--- Start ---

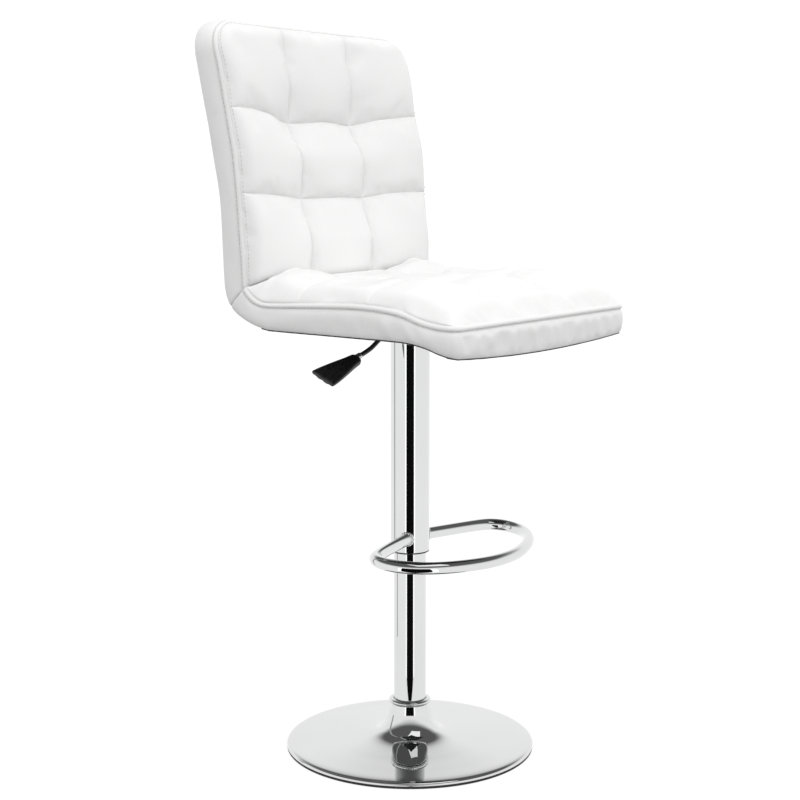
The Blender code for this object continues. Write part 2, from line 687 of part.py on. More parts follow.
def make_release_pin():
    """The pin in the cylinder's top that opens the gas valve. It slides along Z."""
    top = LEVER_HEIGHT - LEVER_RADIUS - 0.4 * MM
    pin = [(0, top), (PIN_RADIUS, top), (PIN_RADIUS, PIN_BOTTOM), (0, PIN_BOTTOM)]
    turned("release_pin", pin, STEEL, ROUND_SMALL)


def cross_cutter(name, length):
    """A cutter for the lever's pivot hole, along Y."""
    cutter = add_cutter(name, cylinder_mesh(name, PIVOT_HOLE, length), (PIVOT_X, length / 2, LEVER_HEIGHT))
    cutter.rotation_euler = (math.radians(90), 0, 0)
    return cutter


def make_lever():
    """The lever turns about Y on a pin held by a bracket in the pan. Its empty sits on that axis."""
    pivot = bpy.data.objects.new("lever_pivot_axis", None)
    pivot.location = (PIVOT_X, 0, LEVER_HEIGHT)
    STOOL.objects.link(pivot)
    route = [(8, 657.5), (-28, 657.5), (-52, 657.2), (-64, 653.4), (-78, 645), (-94, 636), (-112, 629.5),
             (-134, 623.8), (-158, 616.5)]
    path = smooth_path([(x * MM, 0, z * MM) for x, z in route], 9 * MM)
    rod = add_part("lever_rod", tube_mesh("lever_rod", path, LEVER_RADIUS, 4), BLACK_STEEL)
    boolean(rod, cross_cutter("pivot_hole", 12 * MM))
    grip = make_grip()
    for obj in (rod, grip):
        obj.parent = pivot
        obj.matrix_parent_inverse.translation = -pivot.location
    pin_mesh = cylinder_mesh("lever_pivot_pin", PIVOT_RADIUS, 2 * PIVOT_HALF)
    pin = add_part("lever_pivot_pin", pin_mesh, STEEL, (PIVOT_X, PIVOT_HALF, LEVER_HEIGHT))
    pin.rotation_euler = (math.radians(90), 0, 0)
    make_bracket()


def make_bracket():
    """A U-shaped bracket welded to the pan's floor, with an ear on each side of the lever."""
    floor = PAN_FLOOR + PAN_SHEET + GAP
    ear_outside, ear_inside = 8 * MM, 5.8 * MM
    low = (PIVOT_X - 6 * MM, -ear_outside, floor)
    high = (PIVOT_X + 6 * MM, ear_outside, LEVER_HEIGHT + 5.5 * MM)
    bracket = add_part("lever_bracket", box_mesh("lever_bracket", low, high), STEEL)
    room_low = (PIVOT_X - 9 * MM, -ear_inside, floor + 2 * MM)
    room_high = (PIVOT_X + 9 * MM, ear_inside, LEVER_HEIGHT + 12.5 * MM)
    boolean(bracket, add_cutter("bracket_room", box_mesh("bracket_room", room_low, room_high)))
    boolean(bracket, cross_cutter("ear_hole", 24 * MM))


def make_grip():
    """A flat plastic paddle that widens outwards, rolled about its own length."""
    # as (x, z, half width, half thickness) in millimetres
    sections = [(-129, 622.5, 7, 6), (-133, 621.5, 8.5, 7), (-150, 617, 11, 7), (-170, 611.5, 15, 6.5),
                (-190, 606, 19, 6), (-202, 602.8, 20, 5.2), (-206, 601.8, 18.5, 3.5)]
    corners = 12

    def build(bm):
        rings = []
        for x, z, half, thick in sections:
            ring_points = []
            for i in range(corners):
                angle = 2 * math.pi * (i + 0.5) / corners
                c, s = math.cos(angle), math.sin(angle)
                flat = Vector((half * math.copysign(abs(c) ** 0.45, c),
                               thick * math.copysign(abs(s) ** 0.6, s)))
                y = flat.x * math.cos(GRIP_ROLL) - flat.y * math.sin(GRIP_ROLL)
                rise = flat.x * math.sin(GRIP_ROLL) + flat.y * math.cos(GRIP_ROLL)
                ring_points.append(bm.verts.new((x * MM, y * MM, (z + rise) * MM)))
            rings.append(ring_points)
        for a, b in zip(rings, rings[1:]):
            for i in range(corners):
                j = (i + 1) % corners
                bm.faces.new((a[i], a[j], b[j], b[i]))
        bm.faces.new(rings[0])
        bm.faces.new(rings[-1])
        bmesh.ops.recalc_face_normals(bm, faces=bm.faces)

    grip = add_part("lever_grip", mesh_from("lever_grip", build), BLACK_PLASTIC)
    socket = smooth_path([(-120 * MM, 0, 627.8 * MM), (-134 * MM, 0, 623.8 * MM), (-160 * MM, 0, 615.9 * MM)],
                         9 * MM)
    bore = tube_mesh("grip_bore", socket, LEVER_RADIUS + 0.4 * MM, 4)
    boolean(grip, add_cutter("grip_bore", bore))
    return grip


clear_scene()
STOOL = new_collection("swivel_stool")
CUTTERS = new_collection("cutters", hidden=True)
CHROME = material("chrome", (0.86, 0.86, 0.87), 0.06, 1.0)
STEEL = material("zinc_steel", (0.62, 0.62, 0.6), 0.35, 1.0)
BLACK_STEEL = material("black_painted_steel", (0.03, 0.03, 0.032), 0.45, 0.3)
BLACK_PLASTIC = material("black_plastic", (0.015, 0.015, 0.016), 0.4)
BLACK_RUBBER = material("black_rubber", (0.02, 0.02, 0.02), 0.8)
WHITE_LEATHER = material("white_leather", (0.86, 0.86, 0.86), 0.45)
FOAM = material("foam", (0.85, 0.8, 0.62), 0.9)
PLYWOOD = material("plywood", (0.62, 0.45, 0.27), 0.7)
BLACK_FABRIC = material("black_lining", (0.02, 0.02, 0.022), 0.95)
make_base()
make_column()
make_rod()
make_cylinder()
make_sleeve()
make_footrest()
make_pan()
make_fasteners()
make_seat()
make_release_pin()
make_lever()
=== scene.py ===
import json
import math

import bmesh
import bpy
import numpy as np
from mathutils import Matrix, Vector, noise


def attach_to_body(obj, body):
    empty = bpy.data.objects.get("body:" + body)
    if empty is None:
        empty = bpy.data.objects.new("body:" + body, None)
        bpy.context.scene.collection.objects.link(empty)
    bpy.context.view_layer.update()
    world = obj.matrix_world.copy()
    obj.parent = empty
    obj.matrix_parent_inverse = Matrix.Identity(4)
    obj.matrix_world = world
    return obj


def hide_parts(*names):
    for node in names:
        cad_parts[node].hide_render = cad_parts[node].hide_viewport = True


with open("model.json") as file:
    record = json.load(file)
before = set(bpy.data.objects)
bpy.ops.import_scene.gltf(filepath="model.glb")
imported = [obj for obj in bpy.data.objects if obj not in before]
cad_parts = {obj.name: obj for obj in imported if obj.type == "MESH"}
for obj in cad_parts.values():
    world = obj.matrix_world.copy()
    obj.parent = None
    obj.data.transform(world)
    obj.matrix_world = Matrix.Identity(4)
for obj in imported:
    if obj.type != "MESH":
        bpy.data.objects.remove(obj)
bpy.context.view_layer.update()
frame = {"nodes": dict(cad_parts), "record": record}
MM = 0.001

# ---- sizes, in metres unless a name says otherwise
ROUND = 192  # segments round a large turned piece
BAR_RADIUS = 9.25 * MM
SLEEVE_RADIUS = 30 * MM
HANDLE_ROLL = math.radians(28)
HALF_WIDTH = 220 * MM
SEAM_X = 73 * MM  # the two long seams, either side of the middle
CELL = 6.5 * MM  # spacing of the upholstery's mesh
NEAR = (1.2 * MM, 3.4 * MM)  # closer rows beside a seam
BAND = 8.5 * MM  # the folded band between the edge seam and its topstitching
SEAM_DEPTH, SEAM_SPREAD = 2.6, 1.5 * MM  # how deep a seam pulls in, in millimetres, and how far from its line
VALLEY = 11 * MM  # the stuffing rises over about this distance beside a seam
EDGE_PULL = 1.6 * MM  # how far the edge seam pulls in
BAND_SHARES = (0.2, 0.5, 0.8, 1.0)  # rows across the folded band
BAND_BULGE, GUSSET_BULGE = 2.3 * MM, 3.6 * MM
GUSSET_ROWS = 7
GUSSET_WAVE = 1.7 * MM  # the height of the gusset's creases
PUCKER = 1.1  # the small waves beside the seams, in millimetres
PUCKER_FROM, PUCKER_TO = 4 * MM, 13 * MM  # how far beside a seam the waves start, and fade
PUCKER_SCALE, CREASE_SCALE = 75, 62  # of the waves and of the gusset's creases, per metre
CREST = (4.5, -24)  # how much higher the back's top edge is: mm in the middle, and more per metre of x
BOW = 8 * MM  # how much lower the seat's front edge hangs in its middle than at its corners
PANEL_INSET = 11 * MM  # from the back's edge to its rear panel
LINING_START, LINING_INSET = 0.16, 1.5 * MM  # share along the underside, and distance from its edge
STITCH_LENGTH, STITCH_PITCH, THREAD_RADIUS = 3.9 * MM, 6.2 * MM, 0.48 * MM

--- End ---

EXERCISE INSTRUCTIONS — Start at the line with "clear_scene()" and stop after the line with "bpy.data.objects.remove(obj)". Repeat exactly the lines in that range.

EXPECTED ANSWER —
clear_scene()
STOOL = new_collection("swivel_stool")
CUTTERS = new_collection("cutters", hidden=True)
CHROME = material("chrome", (0.86, 0.86, 0.87), 0.06, 1.0)
STEEL = material("zinc_steel", (0.62, 0.62, 0.6), 0.35, 1.0)
BLACK_STEEL = material("black_painted_steel", (0.03, 0.03, 0.032), 0.45, 0.3)
BLACK_PLASTIC = material("black_plastic", (0.015, 0.015, 0.016), 0.4)
BLACK_RUBBER = material("black_rubber", (0.02, 0.02, 0.02), 0.8)
WHITE_LEATHER = material("white_leather", (0.86, 0.86, 0.86), 0.45)
FOAM = material("foam", (0.85, 0.8, 0.62), 0.9)
PLYWOOD = material("plywood", (0.62, 0.45, 0.27), 0.7)
BLACK_FABRIC = material("black_lining", (0.02, 0.02, 0.022), 0.95)
make_base()
make_column()
make_rod()
make_cylinder()
make_sleeve()
make_footrest()
make_pan()
make_fasteners()
make_seat()
make_release_pin()
make_lever()
=== scene.py ===
import json
import math

import bmesh
import bpy
import numpy as np
from mathutils import Matrix, Vector, noise


def attach_to_body(obj, body):
    empty = bpy.data.objects.get("body:" + body)
    if empty is None:
        empty = bpy.data.objects.new("body:" + body, None)
        bpy.context.scene.collection.objects.link(empty)
    bpy.context.view_layer.update()
    world = obj.matrix_world.copy()
    obj.parent = empty
    obj.matrix_parent_inverse = Matrix.Identity(4)
    obj.matrix_world = world
    return obj


def hide_parts(*names):
    for node in names:
        cad_parts[node].hide_render = cad_parts[node].hide_viewport = True


with open("model.json") as file:
    record = json.load(file)
before = set(bpy.data.objects)
bpy.ops.import_scene.gltf(filepath="model.glb")
imported = [obj for obj in bpy.data.objects if obj not in before]
cad_parts = {obj.name: obj for obj in imported if obj.type == "MESH"}
for obj in cad_parts.values():
    world = obj.matrix_world.copy()
    obj.parent = None
    obj.data.transform(world)
    obj.matrix_world = Matrix.Identity(4)
for obj in imported:
    if obj.type != "MESH":
        bpy.data.objects.remove(obj)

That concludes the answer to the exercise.